Tons of trash found on Mars!
Today, we are a civilization of garbage. This has become both a problem and an opportunity. Why? Sit back while we discuss some of the current truths, events and findings.
Well, it’s clear that a polished new vehicle becomes a dilapidated pile of metal and plastic in just twenty years.
With the passage of a sufficient number of years, all garbage will be lost through the natural processes of decomposition. Some of it, by chance, will survive the eons and then become civilizational relics.
Let’s move a few tens or hundreds of millions of kilometers from our blue planet to Mars.
We have been sending spacecrafts to Mars for more than half a century. From pioneering attempts, failures and semi-successes, Soviet and American aircrafts to today’s much safer and more sophisticated robots, quite a number of smaller and larger tech bodies with additional equipment have arrived on the soil of the red planet.
Let’s look at some of the first kilograms of human creations that arrived on the Martian soil:
- the Soviet missions Mars 2 and Mars 3, both with a lander and a rover each
- more sophisticated robots like the Chinese lander Tianwen 1 and the rover Zhurong
- and the American rover Perseverance.
All of them will sooner or later complete their missions and become somewhat non-functional pieces of junk scattered across the Martian soil.

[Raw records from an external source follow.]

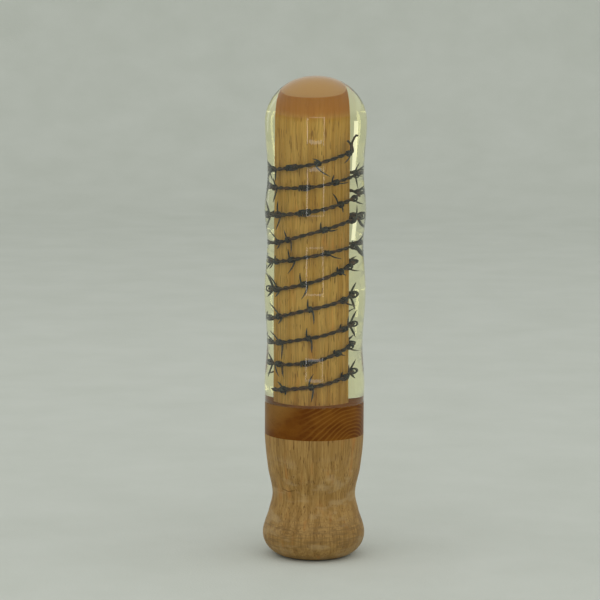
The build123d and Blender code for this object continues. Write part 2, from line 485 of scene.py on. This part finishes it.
def dowel_outline():
    """The dowel's outline, from the middle of the tenon's end to the middle of its top."""
    r, e = dowel_radius, dowel_chamfer
    span = dowel_top - tenon_bottom - 2 * e
    line = [(0, tenon_bottom), (r - e, tenon_bottom), (r, tenon_bottom + e)]
    line += [(r, tenon_bottom + e + span * (i + 1) / dowel_rows) for i in range(dowel_rows)]
    line += [(r - e, dowel_top), (r * 0.5, dowel_top), (0, dowel_top)]
    return [(radius, height, dowel_middle) for radius, height in line]


beech_dowel = beech(
    "beech_dowel", (0.84, 0.535, 0.150), (0.66, 0.36, 0.070),
    fleck_strength=0.75, gloss_roughness=0.45, gloss=0.0,
    top_tint=(dowel_top - 9.0, dowel_top - 5.0, (0.56, 0.20, 0.006)),
)
dowel = put("wound_dowel", turned("wound_dowel", dowel_outline(), sides=128), beech_dowel)
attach(dowel, "root")
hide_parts("core_rod")

# ---- line wire ----------------------------------------------------------------------------------
# Two strands of thin iron wire twisted together and wound round the dowel by hand, rising from left
# to right at the front. The lower turns lie tight on the wood, and the upper ones stand off it.
left_heights = (70.6, 80.7, 90.0, 101.0, 111.8, 123.2, 131.5, 143.2, 153.8, 162.0)
front_heights = (72.9, 83.0, 93.6, 105.5, 116.1, 127.0, 137.0, 145.2, 155.4, 165.0)
right_heights = (76.5, 88.6, 97.9, 109.4, 121.8, 130.8, 142.0, 150.0, 159.6, 169.8)
last_turn = 9.45            # turns are counted from the column's left
tight_radius = dowel_radius + 0.95
loose_radius = dowel_radius + 2.3
loose_shift = 0.65          # the loose turns stand further off at the column's right than at its left
loosening = (4.4, 5.6)      # turns between which the winding leaves the wood
strand_diameter = 0.82
strand_twist = 6.4          # length of wire in which the strands turn once round each other
path_steps = 72             # edges in one turn of the winding

winding_rise = smooth_line([
    (height, number + part)
    for number, heights in enumerate(zip(left_heights, front_heights, right_heights))
    for height, part in zip(heights, (0, 0.25, 0.5))
])


def winding_point(turn):
    """The wire's centre after this many turns from the column's left, in millimetres."""
    after = next(i for i, (height, place) in enumerate(winding_rise) if place > turn)
    (low, here), (high, there) = winding_rise[after - 1], winding_rise[after]
    height = low + (high - low) * (turn - here) / (there - here)
    angle = pi + 2 * pi * turn
    loose = min(max((turn - loosening[0]) / (loosening[1] - loosening[0]), 0.0), 1.0)
    loose = loose * loose * (3 - 2 * loose)
    radius = tight_radius + (loose_radius + loose_shift * cos(angle) - tight_radius) * loose
    radius += 0.16 * noise(Vector((turn * 5.3, 1.7, 0.4))) * (0.4 + loose)
    height += 0.30 * noise(Vector((turn * 4.1, 8.2, 3.3)))
    return Vector((dowel_middle + radius * cos(angle), radius * sin(angle), height)) * MM


def winding_path(loose_end):
    """The winding as a line of short edges, with one strand's loose end after the last turn."""
    count = int(last_turn * path_steps)
    points = [winding_point(last_turn * i / count) for i in range(count + 1)]
    points += [points[-1] + Vector(step) * MM for step in loose_end]
    mesh = bpy.data.meshes.new("winding_path")
    mesh.from_pydata(points, [(i, i + 1) for i in range(len(points) - 1)], [])
    return mesh


def iron(name, dark, worn, rust, rust_share):
    """Drawn iron wire: blue-black, dull, with thin brown rust in patches."""
    material, n, out = finish(name)
    point = millimetres(n)
    patch = n.band(n.noise(point, 0.33, 4, 0.6), 0.62 - rust_share * 0.3, 0.74 - rust_share * 0.2)
    grime = n.band(n.noise(point, 1.9, 3), 0.4, 0.7)
    colour = n.mix(grime, dark, worn)
    colour = n.mix(patch * 0.8, colour, rust)
    bump = n.add("ShaderNodeBump", None, 0, Height=n.noise(point, 4.0, 3), Strength=0.4, Distance=0.00005)
    shader = n.add("ShaderNodeBsdfPrincipled", None, 0, Base_Color=colour, Normal=bump,
                   Roughness=patch * 0.35 + 0.42, Metallic=(1 - patch) * 0.55)
    n.tree.links.new(shader.socket, out.inputs["Surface"])
    return material


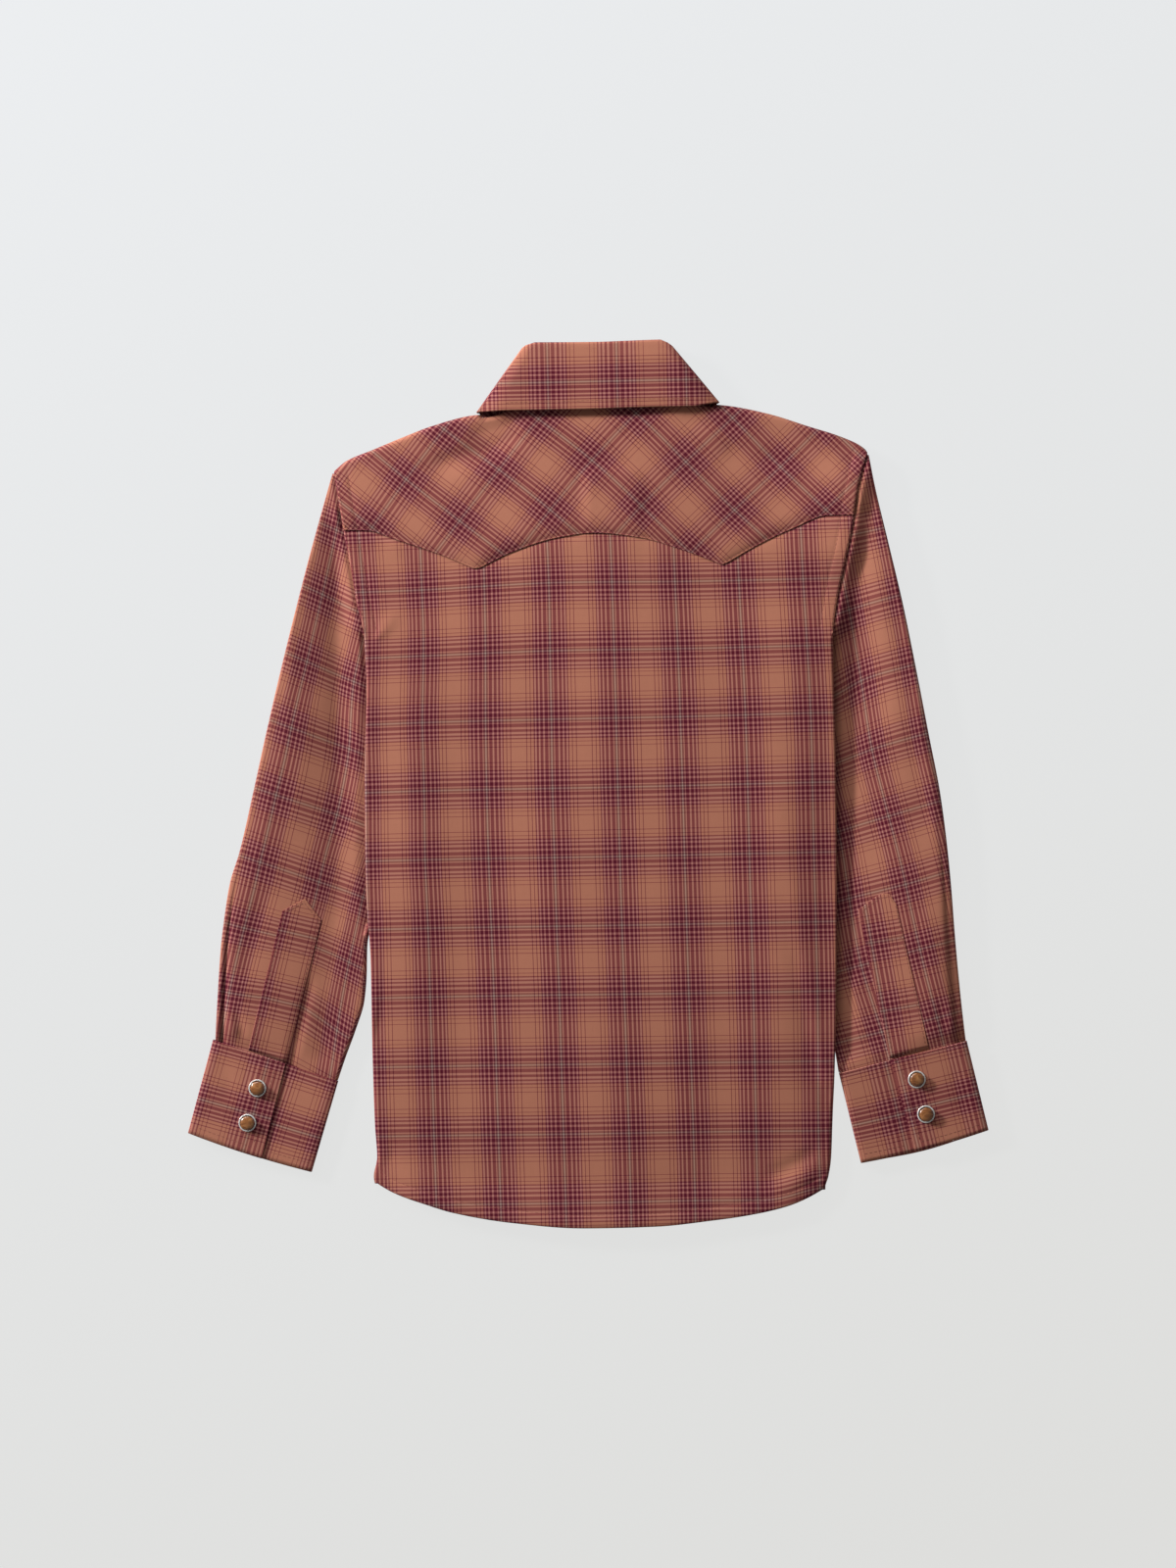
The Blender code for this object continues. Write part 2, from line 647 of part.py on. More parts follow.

However, it is not only operational robots that have arrived on Mars. Parts of their equipment such as:
- special airbags,
- heat shields,
- aerodynamic hoods,
- rocket launchers,
- and failed missions that broke up as a result of an uncontrolled impact with the ground and disintegrated into hundreds of smaller parts should also be included in the list.
There are tons and tons of equipment scattered all over the red planet today. Only a few of them are in operation today, and the rush to the distant world has not yet begun in full force.
It is quite certain that the artefacts on the Martian soil so far, and those that will soon follow, will one day in the distant future become a kind of proof of man’s conquest of the universe.
But are we going to declare every screw on Mars an area of special interest for our civilization, or build a museum around it?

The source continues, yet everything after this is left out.